Knowledge of Angels (1993), a medieval philosophical novel, was shortlisted for the 1994 Booker Prize. Other adult novels include:
- Farewell, Great King (1972)
- Lapsing (1986), about Catholic university students
- A School for Lovers (1989), reworking of the plot of Mozart's Cosi fan tutte
- The Serpentine Cave (1997), based on a lifeboat disaster in St Ives
- A Desert in Bohemia (2000), which follows a group of characters in England and in an imaginary Eastern European country through the years between World War II and 1989

===Imogen Quy===
Paton Walsh wrote four detective stories that featured part-time college nurse Imogen Quy, and were set in the fictional St Agatha's College, University of Cambridge:
- The Wyndham Case (1993)
- A Piece of Justice (1995)
- Debts of Dishonour (2006)
- The Bad Quarto (2007)

===Lord Peter Wimsey===
In 1998, she completed Dorothy L. Sayers's unfinished Lord Peter Wimsey–Harriet Vane novel, Thrones, Dominations.

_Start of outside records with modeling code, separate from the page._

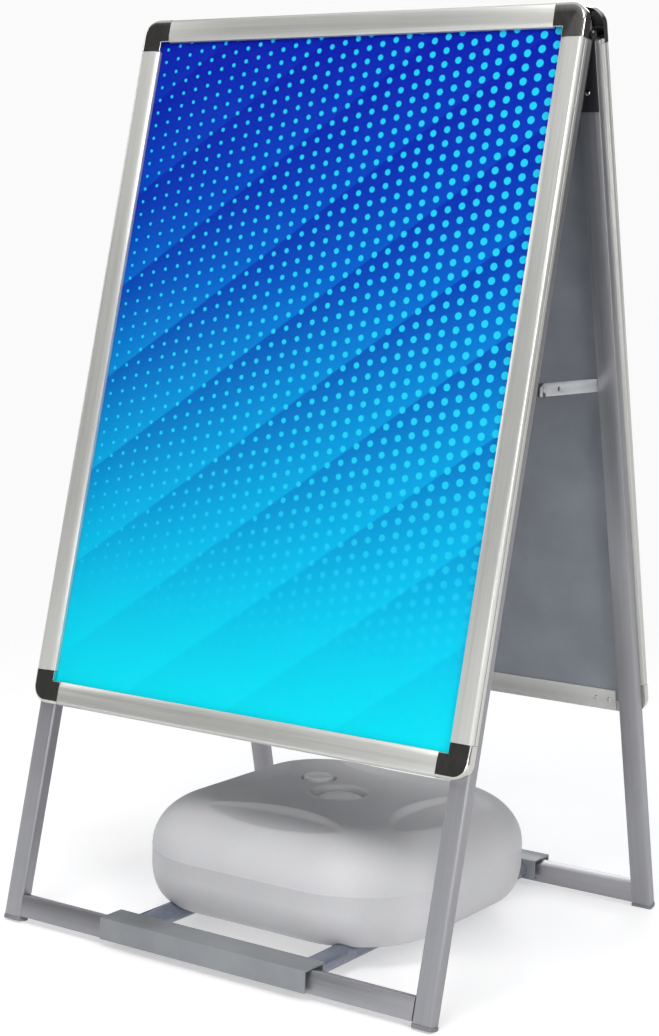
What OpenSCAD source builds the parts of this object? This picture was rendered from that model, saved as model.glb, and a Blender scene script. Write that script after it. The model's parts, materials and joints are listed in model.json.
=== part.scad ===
// Double-sided A-board with snap frames, folding stays and a water-filled ballast tank on a cradle.
// The two frames hang from one hinge line along X. The front frame faces -Y, Z is up and Z = 0 is the floor.

/* [Stance] */
// Angle of each frame from the vertical
tilt = 13.7; // [12:0.1:15]
// Length of a leg from the hinge line to the foot
leg_len = 1121.4; // [1115:0.1:1130]

/* [Legs] */
// Width over both legs
legs_w = 624.6; // [622:0.1:626]
// Width of one leg
leg_w = 25.5; // [24:0.5:27]
// Depth of one leg
leg_t = 15.8; // [15:0.1:16]
// Wall of the leg and crossbar tube
leg_wall = 1.6; // [1.2:0.1:2]
// Distance from the hinge line down to the top of a leg
leg_top = 8; // [7:0.5:10]
// Distance from the hinge line down to the top of a crossbar
bar_top = 1089.5; // [1089.4:0.1:1090]
// Height of a crossbar
bar_h = 26.5; // [25:0.5:27]

/* [Poster frame] */
// Visible width of the poster
view_w = 574; // [572:1:576]
// Visible height of the poster
view_h = 821; // [815:1:825]
// Width of a snap rail
rail_w = 29; // [28:0.5:30]
// Height of a snap rail above the legs
rail_t = 13; // [12.5:0.1:14]
// Length of a chrome corner along each side
corner_len = 41; // [38:0.5:44]
// Radius of a chrome corner
corner_r = 22; // [16:1:26]

/* [Hinge] */
// Gap from a leg to the hinge line
hinge_gap = 2; // [1.9:0.1:2.5]
// Radius of the hinge pin
pin_r = 2.5; // [2:0.1:3]
// Radial running clearance of the pin
pin_fit = 0.05; // [0.02:0.01:0.1]

/* [Stay] */
// Distance from the hinge line down to the stay
stay_drop = 400.5; // [380:0.5:420]
// Height of the stay strip
stay_h = 15.5; // [14:0.5:16]
// Thickness of the stay strip
stay_t = 1.6; // [1.2:0.1:1.8]

/* [Cradle] */
// Length of a channel
channel_len = 300; // [280:1:310]
// Depth of a channel
channel_d = 40; // [39:0.5:42]
// Sheet thickness of a channel
channel_wall = 2.5; // [2:0.1:2.5]
// Distance between the centres of the two tubes
tube_pitch = 250; // [240:1:256]
// Radius of a cradle tube
tube_r = 12.5; // [12:0.1:12.5]

/* [Tank] */
// Side of the square tank
tank_w = 408; // [400:1:410]
// Radius of the tank corners in plan
tank_corner = 124; // [110:1:130]
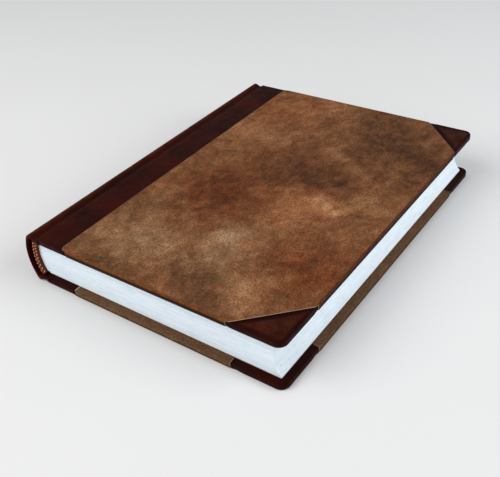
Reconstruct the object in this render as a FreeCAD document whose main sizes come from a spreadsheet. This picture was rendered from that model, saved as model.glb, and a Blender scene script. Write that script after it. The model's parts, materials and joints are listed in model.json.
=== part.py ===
import FreeCAD, Part
import math
import os
import Sketcher

# A hand-bound book, half covered in dark leather: a dark leather spine and dark corners, and
# suede-like leather over the rest of the boards. Lengths are in millimetres. X runs from the spine
# to the fore-edge, Y from the tail to the head and Z from the back cover to the front cover.
# The origin is the middle of the underside. Sketches measure X from the hinge line of the covers.

# Driving sizes
SIZES = [
    ("cover_height", 218.0, "cover, from head to tail"),
    ("cover_reach", 159.0, "hinge line to the cover's fore-edge"),
    ("spine_reach", 9.6, "hinge line to the back of the spine"),
    ("corner_radius", 5.0, "rounded corner of the cover in plan"),
    ("square", 4.4, "how far the covers stand beyond pages and pastedowns"),
    ("text_thickness", 21.8, "all the pages together"),
    ("fore_hollow", 4.5, "hollow of the fore-edge"),
    ("block_spine", 6.0, "hinge line to the back of the folded pages"),
    ("spine_bulge", 2.5, "rounding of the folded pages"),
    ("paper_thickness", 0.15, "endpaper"),
    ("board_thickness", 2.65, "cover board"),
    ("board_joint", 2.8, "hinge line to the board's spine edge"),
    ("side_leather", 0.85, "leather on the sides"),
    ("dark_leather", 0.6, "leather on spine and corners"),
    ("turn_thickness", 0.35, "pared leather turned over the board"),
    ("lap_step", 0.15, "side leather over the dark turn-in"),
    ("turn_width", 15.0, "leather turned in from the cover's edge"),
    ("outer_rounding", 1.0, "leather round the board's outer edge"),
    ("inner_rounding", 0.5, "leather round the board's inner edge"),
    ("side_edge", 20.4, "hinge line to the side leather"),
    ("side_overlap", 3.0, "side leather over dark leather"),
    ("corner_leg", 29.0, "leg of the dark corner on the cover's edge"),
    ("cut_rounding", 4.0, "rounded cut where the side leather turns over"),
    ("joint_gap", 0.3, "split of the leather at the hinge line"),
    ("joint_flat", 0.5, "half of the groove's flat bottom"),
    ("groove_depth", 1.35, "groove below the cover's face"),
    ("groove_rise", 2.4, "hinge line to the top of the groove's board side"),
    ("hump_crest", 4.1, "hinge line to the crest of the spine's edge"),
    ("hump_inset", 0.15, "crest below the cover's face"),
    ("shoulder_radius", 2.6, "rounding of the spine's edge"),
    ("inlay_thickness", 0.6, "card strip inside the spine leather"),
    ("inlay_edge", 3.6, "hinge line to the card strip's edge"),
    ("mull_thickness", 0.4, "cloth lining on the folded pages"),
    ("mull_setback", 10.0, "cloth lining short of head and tail"),
    ("flap_reach", 25.0, "hinge line to the end of the cloth flap"),
    ("cover_gap", 0.2, "closed cover to the endpaper"),
    ("band_width", 3.6, "endband across the spine"),
    ("band_height", 2.5, "endband above the pages"),
    ("band_inset", 0.3, "endband's middle in from the back of the pages"),
    ("band_overrun", 1.5, "endband beyond the outermost pages"),
    ("fit_gap", 0.3, "cloth flap to the leather turned in"),
]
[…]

She followed this up with three more Lord Peter novels:

- A Presumption of Death (2002)
- The Attenbury Emeralds (2010)
- The Late Scholar (published on 5 December 2013 in the UK, and 14 January 2014 in North America)

===Children's books===

- Hengest's Tale (St Martin's Press, 1966), fiction, illustrated by Janet Margrie
- The Dolphin Crossing (1967), adapted for the stage by Ed Viney (2012)
- Word Hoard: Anglo-Saxon stories (1969?), by Paton Walsh and Kevin Crossley-Holland
- Fireweed (1969)
- Goldengrove (1972)
- The Dawnstone (1973), published by Hamish Hamilton
- Toolmaker (1973), picture book illus. Jeroo Roy
- The Emperor's Winding Sheet —Whitbread Prize for children's books (1974), a novel about the later years of the Byzantine Empire.
- The Butty Boy (1975), illus. Juliette Palmer
- The Huffler (1975), illus. Palmer
- The Island Sunrise: prehistoric Britain (1975); US subtitle, —nonfiction
- Unleaving (1976), sequel to Goldengrove —Boston Globe–Horn Book Award for fiction, 1976
- Crossing to Salamis (1977), picture book illus. David Smee
- The Walls of Athens (1977), picture book illus. Smee
- A Chance Child (1978)
- Children of the Fox (1978), illus. Robin Eaton
- The Green Book (1981), illus. Lloyd Bloom
- Babylon (1982)
- A Parcel of Patterns (1983)
- Gaffer Samson's Luck (1984) —Smarties Prize, 1985
- Birdy and the Ghosties (1989)
- Grace (1991)
- When Grandma Came (1992), picture book illus. by Sophy Williams
- Thomas and the Tinners (1995) — 1995 Carnegie Medal longlist

==Bibliography==
- Garrett, Martin (2004). "Cambridge: A Cultural and Literary History" With foreword by Jill Paton Walsh.